Breaking Free from the Past
Many of us spend our lives caught between two things: the weight of the past and the fear of the future. It sounds simple, but it affects almost everyone. People often carry heavy emotional loads that come from childhood experiences, past relationships, failures, or trauma. At the same time, many worry endlessly about what tomorrow may bring, whether their plans will work out, whether they will earn enough, or whether their children will succeed. Because of this, the present moment, which is the only real moment we truly have, slips away unnoticed.
Let’s begin with the past. Human memory is powerful. People remember things deeply, especially painful experiences. In many families, childhood was not always easy. For example, a boy from a rural village might recall how he was constantly compared to others and made to feel inadequate. Even as an adult, he may still hear those voices in his head telling him he is not good enough. Or consider a woman from an urban area whose early relationship ended badly. Maybe she faced betrayal or emotional abuse. Even after moving on in life, those memories might still hurt her. She may struggle to trust again, or feel that she is not worthy of love.
These experiences are real and painful. And for many, they become like a prison. They replay the same memories again and again. They feel stuck. They carry sadness and shame for years, long after the events have ended. Even though the past is gone, it continues to live in their mind as if it is happening right now.
We often tell people to “forget and move on.” But healing does not happen just because someone tells you to forget. The brain holds on to memories for its own reasons. And many people do not even realize how much their past is shaping their present reactions, relationships, and decisions. For them, enjoying the present becomes almost impossible, because the past keeps pulling them back.
On the other side is fear of the future. The future is uncertain, and uncertainty can be frightening. People worry: “Will I get a job?” “Will my business survive?” “Will my children pass their exams?” “What if something bad happens?” This fear becomes even stronger in Nepali society where economic challenges, family responsibilities, and social expectations are high.
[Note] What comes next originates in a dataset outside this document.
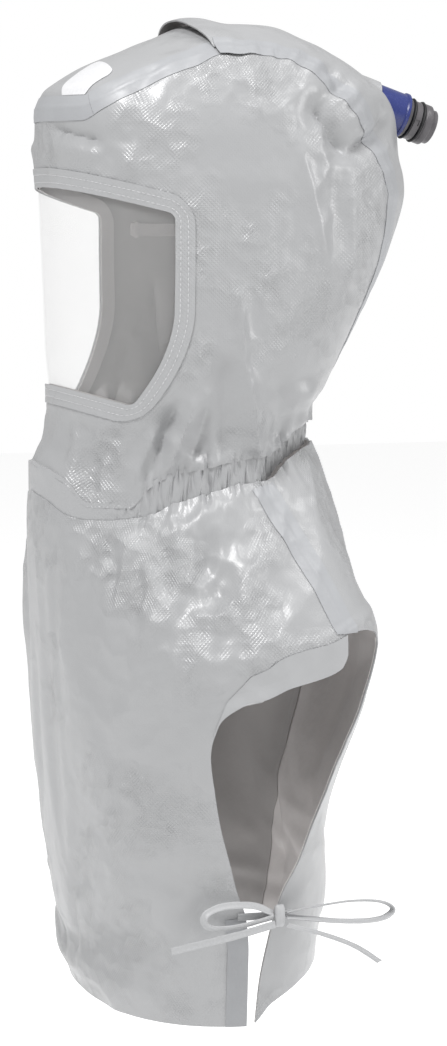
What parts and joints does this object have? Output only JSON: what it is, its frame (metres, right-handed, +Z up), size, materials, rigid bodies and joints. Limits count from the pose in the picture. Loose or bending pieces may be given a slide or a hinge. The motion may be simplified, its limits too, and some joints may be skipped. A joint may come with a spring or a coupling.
{
  "type": "respirator hood",
  "caption": "Air-fed respirator hood of coated cloth with a clear visor, gathered neck, tied cape and a rear air inlet.",
  "frame": {"origin": "inside of the crown, where the wearer's head bears, on the hood's upright axis", "axes": "+Z up, -Y the way the wearer faces, +X the wearer's left"},
  "size_m": [0.376, 0.3626, 0.8191],
  "materials": {
    "cloth": "light grey coated non-woven cloth with a fine diamond emboss and a soft sheen",
    "tape": "smooth light grey sealing tape",
    "patch": "plain white",
    "visor": "clear flexible sheet",
    "duct": "blue",
    "connector": "dark warm grey",
    "seal": "black"
  },
  "bodies": {
    "root": {"hood_body": "cloth", "crown_front_panel": "cloth", "crown_rear_panel": "cloth", "brow_tape": "tape", "brow_patch": "patch", "visor": "visor", "visor_binding": "cloth", "neck_band": "cloth", "front_bib": "cloth", "back_bib": "cloth", "inlet_duct": "duct", "inlet_connector": "connector", "seal_ring_1": "seal", "seal_ring_2": "seal", "crown_front_tape_left": "tape", "crown_rear_tape_left": "tape", "inner_strap_left": "tape", "shoulder_tape_left": "tape", "front_side_hem_left": "tape", "back_side_hem_left": "tape", "tie_knot_left": "cloth", "tie_tab_front_left": "cloth", "tie_tab_back_left": "cloth", "tie_loop_front_left": "cloth", "tie_loop_back_left": "cloth", "tie_end_front_left": "cloth", "tie_end_back_left": "cloth", "crown_front_tape_right": "tape", "crown_rear_tape_right": "tape", "inner_strap_right": "tape", "shoulder_tape_right": "tape", "front_side_hem_right": "tape", "back_side_hem_right": "tape", "tie_knot_right": "cloth", "tie_tab_front_right": "cloth", "tie_tab_back_right": "cloth", "tie_loop_front_right": "cloth", "tie_loop_back_right": "cloth", "tie_end_front_right": "cloth", "tie_end_back_right": "cloth"}
  },
  "joints": []
}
Take the example of a young man working abroad. His future is full of uncertainty. He worries about his visa, his work permit, the money he sends home, and whether he will ever return to Nepal and start a stable life. Because of his constant worry about the future, he struggles to appreciate the present moments around him, like talking with friends, enjoying a simple cup of tea, or taking a quiet walk in the evening.
Or think about parents who worry endlessly about their children’s future. They push their children to study harder, take more tuition classes, get higher marks. In this race, parents often lose the chance to enjoy the small joys of their children’s present life: their laughter, their growth, their innocence. The children, too, lose their own sense of peace, always worrying about what will happen next.
In both cases, the present moment becomes invisible. Yet the present is the only moment that is real. The blue sky above you right now is real. The mountains you see on a clear morning are real. The person sitting next to you at the tea shop is real. The warmth of a conversation, the smell of freshly cooked dal bhat, the sound of birds early in the morning, these are the present moments that life is made of. But many people miss them because they are locked in the past or anxious about the future.
Mindfulness teaches us something very simple but very powerful: be here right now. Not by force, not by pretending things are perfect, but by gently bringing your attention back to the present. Mindfulness does not ask you to erase your past. It simply asks you to acknowledge it without letting it control your life. It does not ask you to ignore the future. It just teaches you not to live in fear of it.
Mindfulness can be practiced in very simple ways. For example, when you drink your morning tea, just drink it. Notice its warmth, its smell, its taste. Instead of scrolling through your phone or worrying about the whole day ahead, take those few minutes to be present. When you walk to your office or to the market, notice your surroundings. The vegetable sellers, the sound of buses, the laughter of school children in their uniforms. These simple moments bring you back to the present.
Another example: imagine you are sitting with your family in the evening. Normally, your mind might run to past problems or future worries. But mindfulness teaches you to listen fully when someone speaks, to observe their expressions, to feel the connection. This is how relationships grow. This is how peace grows.
For those who feel stuck in their past, mindfulness offers a slow but steady way forward. Instead of trying to “escape” the past, mindfulness teaches you to observe your memories and emotions without drowning in them. Over time, this reduces their power over you. For example, someone who faced childhood hardship can slowly learn to feel compassion for their younger self instead of shame. Someone who had a painful breakup can learn to recognize the hurt without letting it shape their entire identity.
For those who are afraid of the future, mindfulness reduces anxiety by bringing attention to the present tasks. If you focus on the work you are doing today, you naturally reduce the fear of everything that might happen tomorrow. A farmer ploughing his field can focus on the soil and the rhythm of his work. A student preparing for exams can focus on one chapter at a time instead of panicking about the entire syllabus. A shopkeeper can focus on serving the customer in front of him instead of worrying about next month’s rent.
Mindfulness does not solve all problems instantly. It is not magic. But it slowly breaks the chains that keep you imprisoned. It shows you that life is happening here and now. And if you learn to be present in each moment, you begin to feel lighter, calmer, and more alive. In the end, life is not found in the past or in the future. It is found in the present. And mindfulness is the key that helps you truly live it.